Snow has fallen in piles over the last few weeks in southern Michigan. We had an ice storm. Power outages. It was a cold and white Christmas.

As winter comes and snow falls my mind wanders to certain writers, books, and characters.

Michigan Winter
Michigan Winter

Sir Arthur Conan Doyle’s Sherlock Holmes pacing his study on Baker Street while glancing out the window at the bleak snow covered London streets comes to mind.

I think of curious Lucy Pevensie walking through the columns of fur coats in a wardrobe when she suddenly hears her feet crunch on the powdery snow of wintry Narnia in The Lion, Witch and the Wardrobe by C.S. Lewis.

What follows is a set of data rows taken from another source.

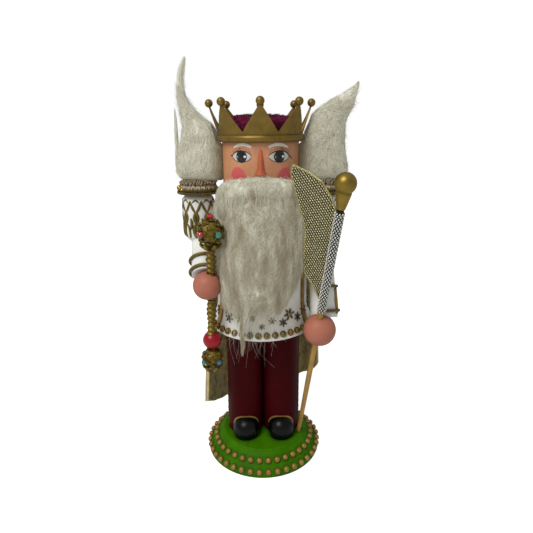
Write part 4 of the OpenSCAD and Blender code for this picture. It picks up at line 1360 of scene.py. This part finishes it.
class Flag:
    """The pennant's own flat frame: u runs out from the staff, s up along it."""

    def __init__(self):
        self.axis, _, _, self.origin = staff_frame()
        points = cad_points("pennant")
        self.out = PENNANT_OUT
        self.away = unit(np.cross(self.axis, self.out))
        if (points - self.origin).mean(0) @ self.away < 0:
            self.away = -self.away
        rel = points - self.origin
        flat = np.unique(np.round(np.stack((rel @ self.away, rel @ self.axis), -1), 1), axis=0)
        middle_of = flat.mean(0)
        order = np.argsort(np.arctan2(*(flat - middle_of).T[::-1]))
        self.outline = flat[order]
        self.level = float((rel @ self.out).mean())

    def place(self, u, s, lift=0.0):
        """Points of the cloth, which waves a little towards its free edge."""
        wave = 1.3 * np.sin(s / 17 + u / 30) * np.clip(u / 40, 0, 1) - 0.6 * np.clip(u / 60, 0, 1) ** 2
        return self.origin + u[..., None] * self.away + s[..., None] * self.axis \
            + (self.level + wave + lift)[..., None] * self.out

    def span(self, s):
        """Lowest and highest u of the outline at each s."""
        a, b = self.outline, np.roll(self.outline, -1, 0)
        lows, highs = [], []
        for value in np.ravel(s):
            crossing = (np.minimum(a[:, 1], b[:, 1]) <= value) & (np.maximum(a[:, 1], b[:, 1]) >= value)
            some = crossing & (np.abs(b[:, 1] - a[:, 1]) > 1e-6)
            u = a[some, 0] + (b - a)[some, 0] * (value - a[some, 1]) / (b - a)[some, 1]
            lows.append(u.min())
            highs.append(u.max())
        return np.array(lows), np.array(highs)

    def inside(self, u, s):
        low_s, high_s = self.outline[:, 1].min(), self.outline[:, 1].max()
        levels = np.linspace(low_s + 0.01, high_s - 0.01, 300)
        lows, highs = self.span(levels)
        across = (u > np.interp(s, levels, lows)) & (u < np.interp(s, levels, highs))
        return across & (s > low_s) & (s < high_s)

    def threads(self, angle, gap_between, pitch, thick, phase):
        """Threads across the cloth that pass over and under it."""
        c, sn = math.cos(math.radians(angle)), math.sin(math.radians(angle))
        centre = self.outline.mean(0)
        shapes = []
        for i, offset in enumerate(np.arange(-80, 80, gap_between)):
            t = np.arange(-90, 90, pitch / 6)
            u = centre[0] + t * c - offset * sn
            s = centre[1] + t * sn + offset * c
            within = self.inside(u, s)
            if within.sum() < 18:
                continue
            first, last = np.argmax(within), len(within) - np.argmax(within[::-1])
            u, s, t = u[first:last], s[first:last], t[first:last]
            lift = 0.42 * np.cos(2 * np.pi * t / pitch + np.pi * i + phase)
            path = self.place(u, s, lift)
            shapes.append(tubes(path[None], thick, 4, normals=self.out, flat=0.6))
        return shapes


def make_pennant():
    """The pennant: a close metallic cloth, threads woven through it and a bound edge."""
    flag = Flag()
    low_s, high_s = flag.outline[:, 1].min() + 0.02, flag.outline[:, 1].max() - 0.02
    rows, columns = 110, 44
    s = np.linspace(low_s, high_s, rows)
    lows, highs = flag.span(s)
    u = lows[:, None] + (highs - lows)[:, None] * np.linspace(0, 1, columns)
    s = np.broadcast_to(s[:, None], u.shape)
    half = 0.16
    front, back = flag.place(u, s, half), flag.place(u, s, -half)
    count = rows * columns
    along, up = np.arange(columns - 1), np.arange(rows - 1) * columns
    edge = np.concatenate((along, up + columns - 1, count - 1 - along, count - columns - up))
    nxt = np.roll(edge, -1)
    faces = grid_faces(rows, columns)
    rim = np.stack((edge, nxt, nxt + count, edge + count), -1)
    cloth = piece("pennant_cloth", (np.concatenate((front.reshape(-1, 3), back.reshape(-1, 3))),
                                    [faces[:, ::-1], faces + count, rim]),
                  mesh_ground("pennant_ground", rgb(70, 62, 32)), "staff")
    weft = piece("pennant_weft", merged(flag.threads(38, 2.6, 2.6, 0.72, 0)),
                 metal_thread("weft_thread", rgb(222, 215, 176), 0.5, 0.34), "staff")
    warp = piece("pennant_warp", merged(flag.threads(-50, 2.6, 2.6, 0.45, math.pi / 2)),
                 metal_thread("warp_thread", rgb(150, 136, 78), 0.6, 0.4), "staff")
    closed = np.vstack((flag.outline, flag.outline[:1]))
    lengths = np.concatenate(([0], np.cumsum(np.linalg.norm(np.diff(closed, axis=0), axis=1))))
    t = np.linspace(0, lengths[-1], 260, endpoint=False)
    round_it = np.stack([np.interp(t, lengths, closed[:, i]) for i in (0, 1)], -1)
    path = flag.place(round_it[:, 0], round_it[:, 1])
    binding = piece("pennant_binding", tubes(path[None], 1.0, 8, normals=flag.out, flat=0.6, loop=True),
                    metal_thread("binding", rgb(172, 160, 104), 0.5, 0.4), "staff")
    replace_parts(cloth, "pennant")


# ---------------------------------------------------------------- cape

CAPE_TOP = {"x": 0, "y": 2.6, "z": 315.0, "r": 53.6}
CAPE_LOW = {"x": 5.9, "y": 23.1, "z": 12.0, "r": 80.0}
CAPE_VENT = {"half": 13.0, "top": 307.5}
HEM = {"z": 81.0, "by_x": 0.33, "by_y": -0.6}      # the hem lies in a plane that falls towards the back
CAPE_THICK = 1.3


def cape_point(side, across, down):
    """A point of one half of the cape: across runs from its front edge to the vent, down from top to hem."""
    x, y = side * 60.0, 40.0
    for _ in range(8):                         # the hem slopes, so the height settles in a few rounds
        hem = HEM["z"] + HEM["by_x"] * x + HEM["by_y"] * y
        z = CAPE_TOP["z"] + (hem - CAPE_TOP["z"]) * down
        f = (CAPE_TOP["z"] - z) / (CAPE_TOP["z"] - CAPE_LOW["z"])
        cx, cy, r = (CAPE_TOP[key] + (CAPE_LOW[key] - CAPE_TOP[key]) * f for key in ("x", "y", "r"))
        if side < 0:
            front_y = np.interp(z, (150, 215), (3, 22))
        else:
            front_y = np.interp(z, (30, 200), (58, 22))
        front = np.arccos(np.clip((front_y - cy) / r, -1, 1))
        vent = np.arcsin((CAPE_VENT["half"] - side * cx) / r)
        turn = front + (vent - front) * across
        x, y = cx + side * r * np.sin(turn), cy + r * np.cos(turn)
    loose = down ** 1.3
    edge = np.sin(np.pi * np.clip(across, 0, 1)) ** 0.5
    broad = 3.2 * np.sin(across * 12.5 + 1.7 * side + 1.5 * down)
    narrow = 1.6 * np.sin(across * 23 - 2 * down)
    fold = (broad + narrow) * loose * edge + 1.2 * np.sin(down * 9 + across * 4) * edge * down
    radius = r - 1.4 + fold
    near_front, near_hem = np.clip(1 - across / 0.16, 0, 1), np.clip((down - 0.93) / 0.07, 0, 1)
    corner = 6 * near_front ** 2 * near_hem ** 2 * (side > 0)
    return np.stack((cx + side * radius * np.sin(turn), cy + radius * np.cos(turn), z + corner), -1)


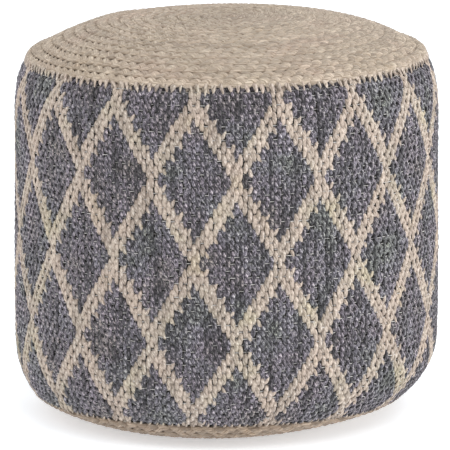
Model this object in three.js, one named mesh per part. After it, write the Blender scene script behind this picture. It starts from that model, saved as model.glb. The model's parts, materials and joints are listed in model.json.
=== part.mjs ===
// Jute pouf: a stuffed drum with a woven side between two coiled, braided discs.
// Millimetres, +Z up. The origin is on the floor, in the middle of the drum.
// Angles run from the front (-Y) towards the right (+X).
import * as THREE from 'three';

// Drum
const WAIST_RADIUS = 228;
const WAIST_LOW = 90; // below this the side draws in towards the base
const WAIST_HIGH = 308; // above this it draws in towards the top
const SHOULDER_POWER = 3.6; // how late the side turns in above the waist
const FOOT_POWER = 2.5; // and below it
const SEAM_GAP = 0.3; // between pieces that are sewn to each other

// Top disc: a flat braid wound in a spiral, domed by the stuffing
const BRAID_PITCH = 12.5; // width of one row of braid
const BRAID_THICKNESS = 8;
const ROW_GROOVE = 2.2; // depth of the groove between two rows
const TOP_TURNS = 17; // full rows around the start of the coil
const COIL_START = 0.5; // radius of the first turn, in rows
const SEAM_ROWS = 18; // the seam is sewn level, this many rows from the crown
const CROWN_HEIGHT = 429;
const CROWN_DROP = 51.5; // fall of the dome's curve at the waist radius
const CROWN_POWER = 4;
const TOP_SEAM_RADIUS = 215;
const TOP_SEAM_HEIGHT = 387;
const RIM_WIDTH = 12.5; // the last row turns down over the rim
const TOP_SLOPE = 0.01; // the top sits a little higher on the right

// Base disc: the same braid, drawn up all round by the seam
const BASE_SEAM_RADIUS = 201;
const BASE_SEAM_LOW = 22; // height of the seam at the two sides
const BASE_SEAM_RISE = 5.5; // it is this much higher at the front and back
const CONTACT_RADIUS = 130; // of the patch that stands on the floor
const CONTACT_LEAN = 14; // the patch reaches this much further on the left, less on the right
const EDGE_POWER = 1.1; // from there the edge rises almost straight at the two sides
const ROUND_POWER = 3; // at the front and back it is rounder, and upright at the seam
const ROUND_SHARE = 0.6; // share of that rounding at the front and back
const EDGE_ROWS = 6; // rows of braid between the patch and the seam
const BASE_SHIFT = -14; // the base is drawn to the left, seen from the front

// Slow waves of the stuffing in the side. The one without lobes goes evenly all
// the way round: it fills the side low down and draws it in higher up.
const WAVES = [
  { lobes: 0, size: 1.1, phase: 3.37, twist: -0.015 },
  { lobes: 4, size: 0.6, phase: 0.8, twist: 0.004 },
  { lobes: 6, size: 0.4, phase: 2.1, twist: -0.006 },
];

// Resolution
const SEGMENTS = 60;
const LINES_PER_ROW = 3;
const CURVE_STEPS = 200;
const TOP_BED_RINGS = 7;
const SHOULDER_RINGS = 6;
const WAIST_RINGS = 4;
const FOOT_RINGS = 6;
const BASE_BED_RINGS = 6;

const angleOf = (segment) => Math.PI - (segment / SEGMENTS) * 2 * Math.PI;
const lerp = THREE.MathUtils.lerp;

// Moves a point of the ideal drum to where the stuffed one really has it.
function settle(radius, height, angle) {
  const rise = Math.max(0, (height - WAIST_HIGH) / (TOP_SEAM_HEIGHT - WAIST_HIGH));
  const slope = TOP_SLOPE * Math.min(1, rise) ** 2;
  const foot = Math.max(0, 1 - height / WAIST_LOW);
  const middle = Math.sin((Math.PI * height) / CROWN_HEIGHT);
  let wave = 0;
  for (const { lobes, size, phase, twist } of WAVES) {
    wave += size * middle * Math.sin(lobes * angle + phase + twist * height);
  }
  const reach = radius + wave * Math.min(1, radius / WAIST_RADIUS);
  const x = reach * Math.sin(angle) + BASE_SHIFT * foot ** 2;
  const y = -reach * Math.cos(angle);
  return new THREE.Vector3(x, y, height + slope * x);
}

// Upper half of the outline, from the crown over the rim to the waist.
function upperOutline() {
  const points = [];
  const domeHeight = (r) => CROWN_HEIGHT - CROWN_DROP * (r / WAIST_RADIUS) ** CROWN_POWER;
  const rimInside = TOP_SEAM_RADIUS - RIM_WIDTH;
  const rimRise = domeHeight(rimInside) - TOP_SEAM_HEIGHT;
  for (let i = 0; i < CURVE_STEPS; i++) {
    const r = (rimInside * i) / CURVE_STEPS;
    points.push(new THREE.Vector2(r, domeHeight(r)));
  }
  for (let i = 0; i < CURVE_STEPS; i++) {
    const turn = (Math.PI / 2) * (1 - i / CURVE_STEPS);
    const r = rimInside + RIM_WIDTH * Math.cos(turn);
    points.push(new THREE.Vector2(r, TOP_SEAM_HEIGHT + rimRise * Math.sin(turn)));
  }
  for (let i = 0; i <= CURVE_STEPS; i++) {
    const up = 1 - i / CURVE_STEPS;
    const r = WAIST_RADIUS - (WAIST_RADIUS - TOP_SEAM_RADIUS) * up ** SHOULDER_POWER;
    points.push(new THREE.Vector2(r, lerp(WAIST_HIGH, TOP_SEAM_HEIGHT, up)));
  }
  return measured(points);
}

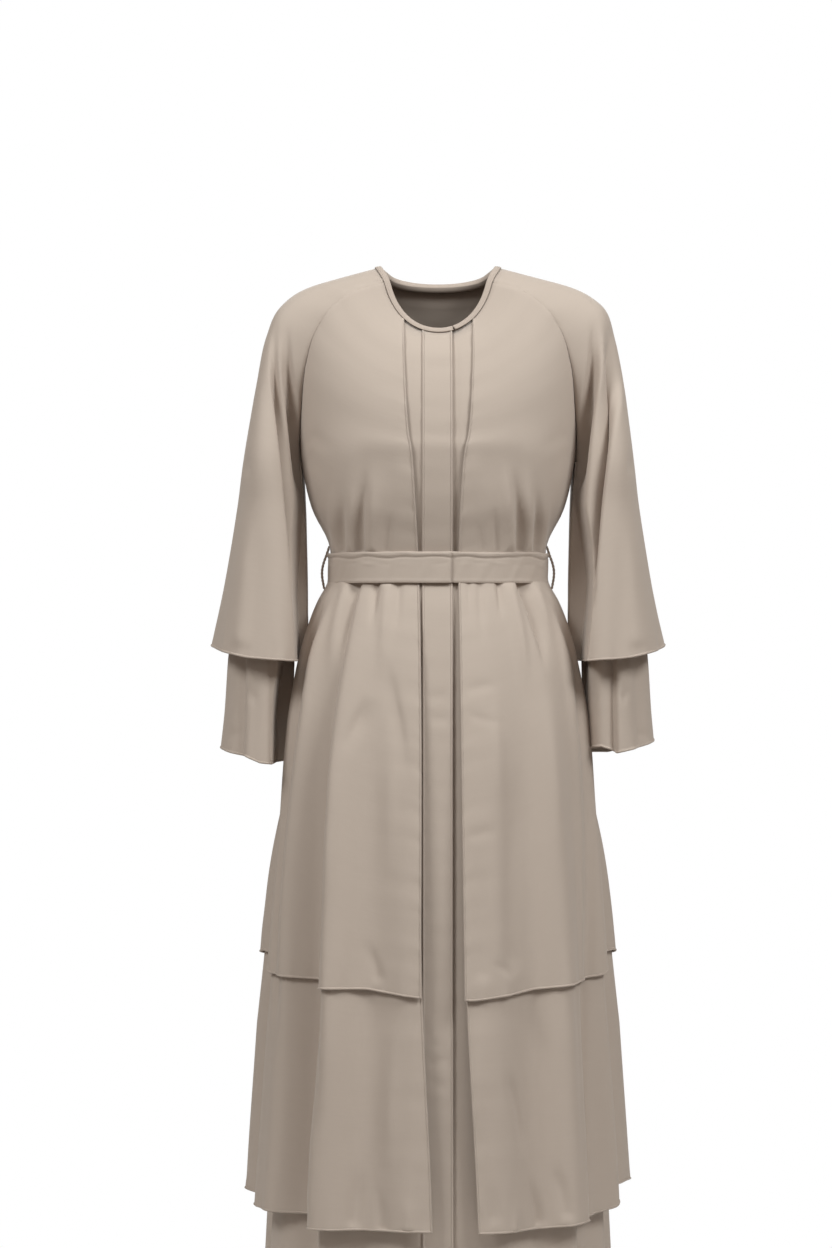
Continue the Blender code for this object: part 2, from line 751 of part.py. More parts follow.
def neck_edge():
    """The neck edge, from the stand's edge round the left shoulder and the back to the stand's edge again.

    Returns the points, the directions out of the cloth and the directions down along it.
    """
    top = BODY_ROWS[0]

    def frames(surface, count):
        levels = np.full(count, top)
        at = surface(levels, 0)
        out = surface(levels, -1) - at
        return at, out, surface(levels + 4, 0) - at

    def at_x(x):
        return angle_at_x(np.array([top]), x, OUTER)[0]

    def front(angles):
        return frames(lambda level, inset: body(level, angles, False, OUTER.moved_in(inset)), len(angles))

    def rear(angles):
        return frames(lambda level, inset: body(level, angles, True, OUTER.moved_in(inset)), len(angles))

    shares = np.array([0.05, 0.15, 0.3, 0.45, 0.6, 0.75, 0.88, 0.96])
    shoulder = frames(lambda level, inset: outer_sleeve(level, shares, 1, inset), len(shares))
    pieces = (front(np.linspace(at_x(STAND_EDGE + 1.5), 87, 9)), shoulder, rear(np.linspace(94, 168, 7)))
    left = [np.concatenate(parts) for parts in zip(*pieces)]
    right = [part[::-1] * (-1, 1, 1) for part in left]
    lap = front(np.linspace(at_x(-8), at_x(STAND_EDGE + 0.2), 3))
    return [np.concatenate(parts) for parts in zip(left, rear(np.array([180.0])), right, lap)]


def smoothed(vectors, times):
    """Vectors averaged with their neighbours along a path; its ends stay."""
    for _ in range(times):
        inner = (vectors[:-2] + 2 * vectors[1:-1] + vectors[2:]) / 4
        vectors = np.concatenate([vectors[:1], inner, vectors[-1:]])
    return vectors


def make_neck_binding(finish):
    """A folded strip over the neck edges: one leg outside, one leg inside, joined over the top."""
    points, outward, hanging = neck_edge()
    forward = unit(np.gradient(points, axis=0))
    outward = smoothed(outward, 2)
    outward = unit(outward - forward * np.sum(outward * forward, axis=1, keepdims=True))
    downward = np.cross(forward, outward)
    downward *= np.sign(np.sum(downward * hanging, axis=1, keepdims=True))
    outside = CLOTH / 2 + SEAM_GAP + BINDING_EASE
    inside = -(3 * NEST + 1 + CLOTH / 2 + SEAM_GAP)
    lip, leg = -SEAM_GAP - 1.2, CLOTH
    profile = [
        (outside, BINDING_HEIGHT),
        (outside + leg, BINDING_HEIGHT),
        (outside + leg, lip - leg),
        (inside - leg, lip - leg),
        (inside - leg, BINDING_HEIGHT),
        (inside, BINDING_HEIGHT),
        (inside, lip),
        (outside, lip),
    ]
    sections = np.stack([points + n * outward + d * downward for n, d in profile], axis=1)
    rings, corners = len(sections), len(profile)
    faces = []
    for i in range(rings - 1):
        for j in range(corners):
            k = (j + 1) % corners
            faces.append([i * corners + j, (i + 1) * corners + j, (i + 1) * corners + k, i * corners + k])
    for i, order in ((0, 1), (rings - 1, -1)):
        quads = ([0, 1, 2, 7], [2, 3, 6, 7], [3, 4, 5, 6])
        faces += [[i * corners + c for c in quad[::order]] for quad in quads]
    mesh_object("neck_binding", sections.reshape(-1, 3), faces, finish)


for old in list(bpy.data.objects):
    bpy.data.objects.remove(old)
PARTS = bpy.data.collections.new("Layered abaya")
bpy.context.scene.collection.children.link(PARTS)
crepe = material("Sand crepe", (0.42, 0.35, 0.285), 0.8)
trim = material("Sand trim", (0.40, 0.33, 0.27), 0.75)
make_open_layer("outer", BODY_ROWS, OUTER, OUTER_HEM, crepe)
make_open_layer("middle", MIDDLE_ROWS, MIDDLE, MIDDLE_HEM, crepe)
make_base(crepe)
make_sleeves(crepe)
make_belt(crepe)
make_belt_loops(trim)
make_neck_binding(trim)
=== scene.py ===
"""Layered raglan abaya in its worn form: its cloth, the finish of the cloth, the studio and the camera.

Each piece is a thin shell of cloth laid on the form of its own solid, with its smaller folds added. The
tables are in millimetres. level is the drop below the shoulder points, and angle goes round from centre
front, in degrees, positive to the wearer's left, which is the right of the picture.
"""

import functools

import bpy
import numpy as np
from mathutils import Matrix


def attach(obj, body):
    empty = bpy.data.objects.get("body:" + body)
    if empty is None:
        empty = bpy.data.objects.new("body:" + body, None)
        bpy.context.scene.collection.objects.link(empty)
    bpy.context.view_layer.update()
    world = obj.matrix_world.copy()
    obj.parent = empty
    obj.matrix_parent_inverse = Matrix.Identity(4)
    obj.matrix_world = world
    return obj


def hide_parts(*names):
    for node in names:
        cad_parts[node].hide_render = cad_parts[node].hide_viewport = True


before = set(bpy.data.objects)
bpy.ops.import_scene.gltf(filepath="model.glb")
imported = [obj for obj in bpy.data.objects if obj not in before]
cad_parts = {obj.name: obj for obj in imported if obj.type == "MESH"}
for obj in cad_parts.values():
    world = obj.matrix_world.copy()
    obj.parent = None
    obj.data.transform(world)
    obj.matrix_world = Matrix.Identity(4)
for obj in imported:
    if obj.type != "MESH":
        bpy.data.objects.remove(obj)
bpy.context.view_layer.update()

MM = 0.001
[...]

Anything that has to do with Charles Dickens. The Tale of Two Cities, Great Expectations, and of course, A Christmas Carol.

And lastly, and most importantly, chapter 2 (NIV translation) in the Gospel of Luke telling of Christ’s Birth.

It’s not often I get in a reading mood. More often than not I’m in a writing mood. But now I want nothing more than a cup of peppermint tea and a nice steady snowfall coupled with a blanket and my comfortable couch illuminated by the white Christmas tree lights.

So readers, I turn to you. What sort of books, authors, and characters do you think of during this time of year?